The organization also implemented an automatic enrollment feature with a default contribution equal to 2 percent of pay. The contribution increases annually until it reaches 5 percent, which is the level at which employees receive the maximum matching contribution. The overall goals for this effort were plan participation of 75 percent of employees, larger contributions so that employees could get the maximum matching contribution, and better employee management of their retirement funds.

Tanner Health System, like most employers, has reason to be concerned that employees are not preparing for retirement. Several studies show that U.S. workers are not saving enough for a financially secure retirement and they remain seemingly oblivious to that fact. According to the 16th annual Retirement Confidence Survey sponsored by the Employee Benefit Research Institute and Mathew Greenwald & Associates, 68 percent of workers expressed some level of confidence in their retirement prospects; the same number have accumulated less than $50,000 for retirement, including about half of surveyed workers ages 55 and older.

Many employers are recognizing the disparity between their employees' retirement expectations and reality and have begun to do something about it. According to the Society for Human Resource Management's 2006 Benefits Survey Report, 48 percent of employers that responded offer individual investment advice to employees, which is nearly double the number that did so in 2002. Similarly, a 2005/2006 401(k) Benchmarking Survey by Deloitte Consulting found that 40 percent of the 830 companies surveyed offer 401(k) plan participants individual financial counseling/investment advice and an additional 7 percent are considering it.

Law Limits Liability

Although many companies offer general investment information and education, some refrain from offering individual investment advice because of concern over potential fiduciary liability if employees lose money after acting on the advice they receive.

The good news is that the recently enacted Pension Protection Act of 2006 offers a measure of protection by providing guidance on who can give 401(k) investment advice, and how, for plan sponsors that want to offer individual investment advice. In general, the law requires that the chosen investment adviser either rely on an objective computer model to make investment recommendations or operate under a fee arrangement that is not affected by the investments selected for participants.

Many of the law's wide-ranging provisions address aspects of employers' funding of traditional, defined benefit pension plans, while other provisions pertain to defined contribution retirement plans such as IRAs and 401(k) arrangements.
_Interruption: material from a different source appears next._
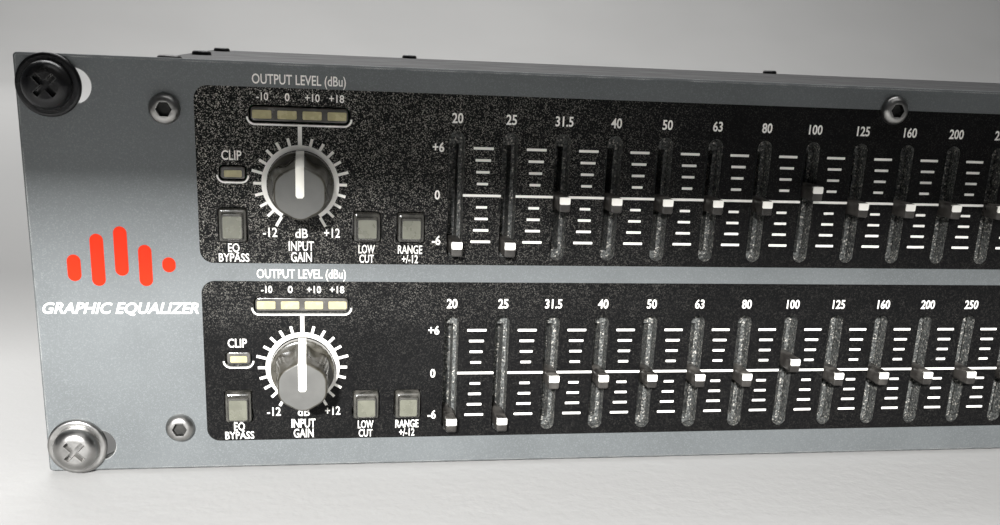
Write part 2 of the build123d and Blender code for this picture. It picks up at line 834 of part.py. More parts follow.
# ---- rack screws: a round cross-slotted head, a plain neck in the slot, a thread behind the ear ----
with BuildPart() as rack_screws:
    with BuildSketch(across(-rack_washer)):
        with Locations(*rack_places):
            Circle(rack_head_radius)
    extrude(amount=rack_head)
    head_faces = rack_screws.faces().filter_by(Axis.Y).group_by(Axis.Y)[0]
    fillet(head_faces.edges(), rack_head_round)
    with BuildSketch(across(-rack_washer - rack_head)):
        with Locations(*rack_places):
            Rectangle(recess_width, recess_length, rotation=45)
            Rectangle(recess_width, recess_length, rotation=-45)
    extrude(amount=-recess_depth, mode=Mode.SUBTRACT)
    with BuildSketch(across(-rack_washer)):
        with Locations(*rack_places):
            Circle(rack_neck_radius)
    extrude(amount=-rack_washer - panel_thickness)
    with BuildSketch(across(panel_thickness)):
        with Locations(*rack_places):
            Circle(rack_thread_radius)
    extrude(amount=-rack_thread_length)
rack_screws.part.label = "rack_screws"
export_step(rack_screws.part, "parts/rack_screws.step")

# ---- rack washers: one under each rack screw's head ----
with BuildPart() as rack_washers:
    with BuildSketch(across(0)):
        with Locations(*rack_places):
            Circle(rack_washer_radius)
            Circle(rack_washer_bore, mode=Mode.SUBTRACT)
    extrude(amount=rack_washer)
    outer_rims = rack_washers.edges().filter_by(GeomType.CIRCLE).group_by(SortBy.RADIUS)[-1]
    fillet(outer_rims.group_by(Axis.Y)[0], rack_washer / 2)
rack_washers.part.label = "rack_washers"
export_step(rack_washers.part, "parts/rack_washers.step")

# ---- panel screws: button heads with a hexagon socket, through the panel into the front wall ----
with BuildPart() as panel_screws:
    with BuildSketch(across(0)):
        with Locations(*corner_screws, *top_screws):
            Circle(panel_head_radius)
    extrude(amount=panel_head)
    button_heads = panel_screws.faces().filter_by(Axis.Y).group_by(Axis.Y)[0]
    fillet(button_heads.edges(), panel_head_round)
    with BuildSketch(across(-panel_head)):
        with Locations(*corner_screws, *top_screws):
            RegularPolygon(panel_socket, 6)
    extrude(amount=-panel_socket_depth, mode=Mode.SUBTRACT)
    with BuildSketch(across(0)):
        with Locations(*corner_screws, *top_screws):
            Circle(m3_radius)
    extrude(amount=-panel_screw_length)
panel_screws.part.label = "panel_screws"
export_step(panel_screws.part, "parts/panel_screws.step")

# ---- small screws: one kind holds the cover, the three-pole sockets and the mains inlet ----
with BuildPart() as small_screws:
    with BuildSketch(level(cover_top)):
        with Locations(*cover_screws):
            Circle(small_head_radius)
    extrude(amount=small_head)
    cover_heads = small_screws.faces().filter_by(Axis.Z).group_by(Axis.Z)[-1]
    fillet(cover_heads.edges(), small_head_round)
    with BuildSketch(across(chassis_depth + socket_flange)):
        with Locations(*xlr_screws, *inlet_screws):
            Circle(small_head_radius)
    extrude(amount=-small_head)
    rear_heads = small_screws.faces().filter_by(Axis.Y).group_by(Axis.Y)[-1]
    fillet(rear_heads.edges(), small_head_round)
    with BuildSketch(level(cover_top + small_head)):
        with Locations(*cover_screws):
            Rectangle(small_recess_width, small_recess_length, rotation=45)
            Rectangle(small_recess_width, small_recess_length, rotation=-45)
    extrude(amount=-small_recess_depth, mode=Mode.SUBTRACT)
    with BuildSketch(across(chassis_depth + socket_flange + small_head)):
        with Locations(*xlr_screws, *inlet_screws):
            Rectangle(small_recess_width, small_recess_length, rotation=45)
            Rectangle(small_recess_width, small_recess_length, rotation=-45)
    extrude(amount=small_recess_depth, mode=Mode.SUBTRACT)
    with BuildSketch(level(cover_top)):
        with Locations(*cover_screws):
            Circle(m3_radius)
    extrude(amount=-small_screw_length)
    with BuildSketch(across(chassis_depth + socket_flange)):
        with Locations(*xlr_screws, *inlet_screws):
            Circle(m3_radius)
    extrude(amount=small_screw_length)
small_screws.part.label = "small_screws"
export_step(small_screws.part, "parts/small_screws.step")
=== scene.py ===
"""Looks of a two-channel rack graphic equalizer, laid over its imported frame.

Metres, in the frame's own axes: +X is to the right seen from the front, +Y backwards, +Z up.
"""

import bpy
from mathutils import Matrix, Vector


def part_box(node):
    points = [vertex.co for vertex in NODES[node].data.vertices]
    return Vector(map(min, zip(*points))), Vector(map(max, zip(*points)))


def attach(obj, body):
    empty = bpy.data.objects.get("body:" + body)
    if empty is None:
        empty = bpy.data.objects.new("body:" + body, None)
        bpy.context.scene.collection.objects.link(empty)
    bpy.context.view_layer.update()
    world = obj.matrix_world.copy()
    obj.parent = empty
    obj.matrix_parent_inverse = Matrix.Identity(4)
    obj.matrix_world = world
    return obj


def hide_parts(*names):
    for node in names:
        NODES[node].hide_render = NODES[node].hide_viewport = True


bl_info = {
    "name": "Rack Graphic Equalizer",
    "version": (1, 0, 0),
    "blender": (4, 5, 0),
    "location": "View3D > Sidebar > Equalizer",
    "description": "Finishes, printing and small parts of a two-channel rack graphic equalizer",
    "category": "Object",
}

from math import cos, hypot, pi, radians, sin

import bmesh
import bpy
from bpy.props import FloatProperty, FloatVectorProperty, PointerProperty
from mathutils import Euler, Matrix, Vector

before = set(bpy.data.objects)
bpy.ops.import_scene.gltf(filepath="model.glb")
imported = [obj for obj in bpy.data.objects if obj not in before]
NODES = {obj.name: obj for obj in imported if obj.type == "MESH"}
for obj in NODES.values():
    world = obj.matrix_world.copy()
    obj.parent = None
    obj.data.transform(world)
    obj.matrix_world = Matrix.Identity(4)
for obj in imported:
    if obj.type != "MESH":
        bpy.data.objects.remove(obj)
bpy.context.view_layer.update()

MM = 0.001
BODY = "equalizer"


def middle(node):
    """The middle of a frame node's box."""
    low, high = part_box(node)
    return (low + high) / 2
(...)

Specifically, the law is designed to foster automatic enrollment of employees in 401(k) plans, according to a White House statement, and ensure "that workers have more information about the performance of their accounts" as well as "greater control over how their accounts are invested." Another primary purpose of the new law, according to the statement, is to provide employees "greater access to professional advice about investing for retirement."

For many plan sponsors, guidance on how to provide individual investment advice is a welcome development as they struggle to help employees be more effective stewards of their retirement savings. "We're in the same position as most employers," says Chris McNeil, director of compensation and benefits at Jordan's Furniture in Taunton, Mass. "Participants in the 401(k) plan don't understand investing, and it can be overwhelming to the average employee to read a prospectus."

Demanding Full Disclosure

For some companies, deciding whether to offer investment advice is the easy part, says McNeil. The challenge is finding a provider that is prepared to give advice without trying to sell employees other products, such as insurance and other financial products unrelated to the 401(k) plan.

Unfortunately, McNeil discovered it was difficult not only to find this type of provider, but also to find a provider that was forthright about its business relationships. "One provider assured us that it would not push any products on employees, but we found out later that they had a relationship with a large financial services company to do just that," he says.